Liars just can't help themselves (6/11/2004)
Every so often, someone asks me why I call anti-vaccination liars "liars". The suggestion is that some of these people are just misguided or misinformed. That may be so, but once people are informed of facts they no longer have available the excuse that they were ignorant of the truth. At least once a month I see someone repeat something which is not true, has never been true and which the person saying it knows not to be true. When people act like this, it is called "lying".
A newspaper story from February this year was circulated on some anti-vaccination liar mailing lists this week under the title "CDC Knew of Potential Link between Vaccines, Autism". It was a retread of an old story about how the Centers for Disease Control supposedly made the callous decision to allow children to become autistic rather than take action which might impact the vaccination program, a story which gets wheeled out on a regular basis. The first few paragraphs of the article say:
Five-year-old Ryan Anderson of Jacksonville Beach is an animated, happy child.
But that wasn't always the case.
"His course of deterioration from a happy, developmentally appropriate child to the problems he began to develop, started right after he received the measles, mumps and rubella vaccine," says Ryan's father, Bruce Anderson.
Now, several therapies are underway to restore Ryan's cognitive and behavioral development, which began to show significant impairment at age 18 months. Ryan also presents evidence of a persistent, active measles virus.
Ryan's doctor, Jeff Bradstreet of Melbourne, is a specialist in autism-related disorders. Using clinical diagnostic testing, he has documented a genetic defect in children that Ryan carries. That defect, says Bradstreet, made him vulnerable to a preservative in his vaccinations.
The preservative is called thimerosal, and it contains mercury, a known neuro-toxin. Until just a few years ago, children who received a full schedule of vaccinations were injected with mercury in amounts far exceeding EPA guidelines. Bradstreet says some children's bodies just can't handle the onslaught of the toxin.
The fact is that the MMR vaccine does not now and never has contained thimerosal or any other preservative.
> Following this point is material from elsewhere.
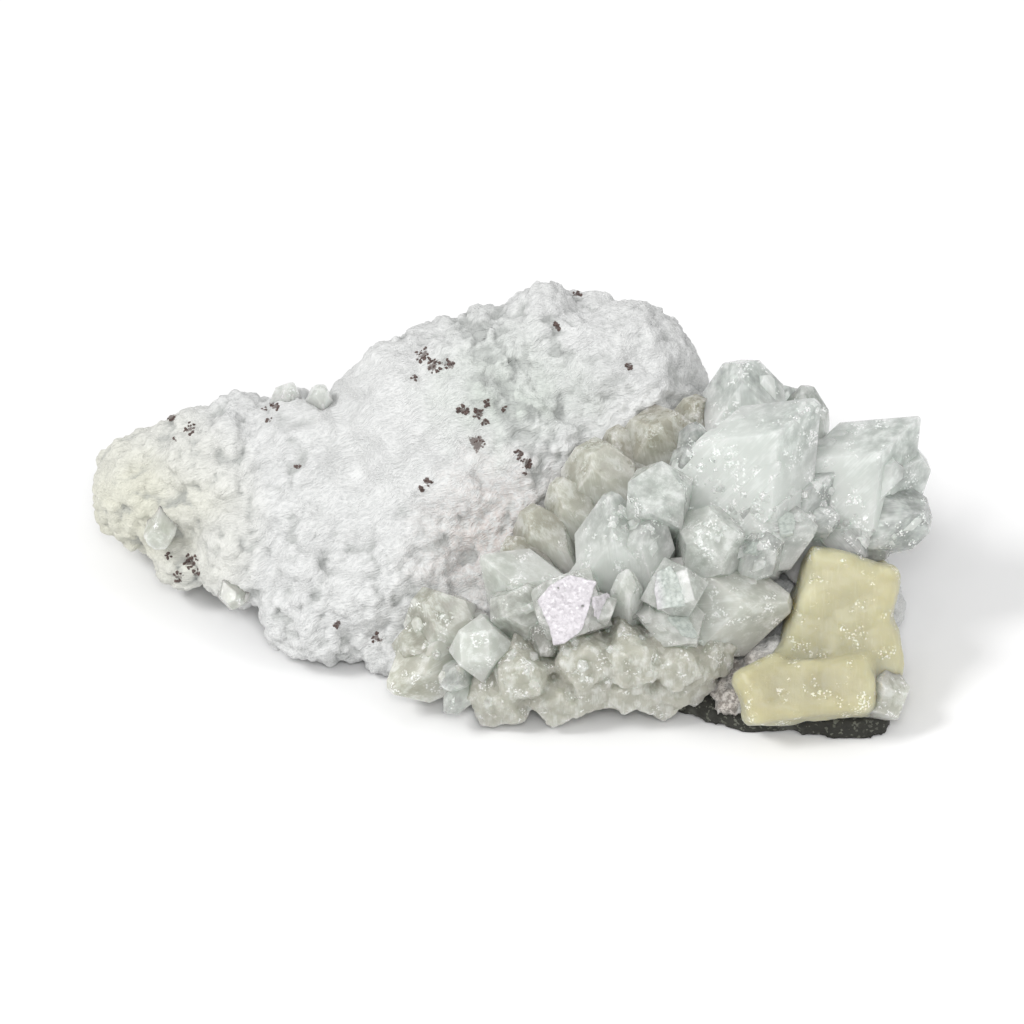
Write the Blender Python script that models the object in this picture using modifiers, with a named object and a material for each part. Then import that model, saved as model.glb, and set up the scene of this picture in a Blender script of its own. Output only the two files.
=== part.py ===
"""A mineral specimen: apophyllite crystals and cream stilbite, grown over a crust of white mordenite
on a piece of dark basalt.

The specimen lies on the basalt's flat underside. Its best face leans back like a desk, so most places
are measured on that face, in millimetres: across it, up its slope, and out of it.
"""

import math

import bmesh
import bpy
from mathutils import Matrix, Vector, noise

# Driving dimensions, in metres
MM = 0.001
FACE_MIDDLE_ACROSS = 0.5 * MM
FACE_MIDDLE_HEIGHT = 31.5 * MM
FACE_MIDDLE_SETBACK = -11.1 * MM
FACE_LOOKS_UP = math.radians(40)
JOINT_GAP = 0.35 * MM
FLOOR_CLEARANCE = 0.6 * MM

# How finely each mineral's surface is meshed
MORDENITE_VOXEL = 2.0 * MM
MORDENITE_FACES = 4200
STILBITE_VOXEL = 1.5 * MM
STILBITE_FACES = 860
BASALT_VOXEL = 3.2 * MM
BASALT_FACES = 1000

# The apophyllite's pyramid faces meet the long axis at this angle
PYRAMID_TILT = math.radians(60)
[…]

It is a live, attenuated vaccine, and the addition of thimerosal would render it totally ineffective. If Dr Bradstreet is a real doctor and not just some anti-mercury loon stealing money by pretending to cure autism, then he knows this fact. Of course, I allow for the possibility that he is a real doctor and is also deceiving desperate parents. In any case, he is saying something which is not true and which he knows to be not true. I don't blame the reporter for being conned into writing this, because she was probably presented with sincere-looking people in white coats with lots of impressive certificates on their office walls. She was not to know that she was seeing a theatrical performance where props and play-actors are used to convince the gullible that something real is going on. I sent her the following email:
Dear Ms Ross,
During the past week, certain people opposed to vaccination have distributed an article written by you in First Coast News, apparently from February this year, with the headline "CDC Knew of Potential Link between Vaccines, Autism". In that article there is the clear implication that the preservative thimerosal can cause autism and that children can be exposed to the chemical via the MMR vaccine.
Apart from the fact that several large epidemiological studies covering several million children have failed to show any correlation between MMR vaccine and autism, the vaccine does not now and never has contained thimerosal. MMR is a live vaccine, and the addition of a preservative would render it completely ineffective. The people who suggested to you that autism might be caused by a mercury compound in the MMR vaccine were lying to you. They were not mistaken. They knew the truth, but they chose to lie.
I have never been able to understand the motivation of the anti-vaccination liars, although I can see the objective of their tactic of using the threat of having an autistic child as a way of frightening parents out of their moral and medical responsibilities towards their children. The motivation of the charlatans and quacks who offer useless treatments for autism is obvious, as all they are interested in is money and they don't care who gets hurt while they collect it. When these two groups of amoral people combine forces and both work on the principle that the end justifies the means, then it is inevitable that many will be hurt. Most of the time it is the children who suffer, but sometimes an innocent bystander like yourself becomes "collateral damage" when drawn in to lend unwitting support to the crazed agendas of people who in another context would probably be diagnosed as psychopaths.
I am sorry that you were deceived by these people into writing an article which they can use to lend authority to claims that vaccines are dangerous and that parents should withhold from their children the protection which has save more lives and prevented more illness than any other medical intervention.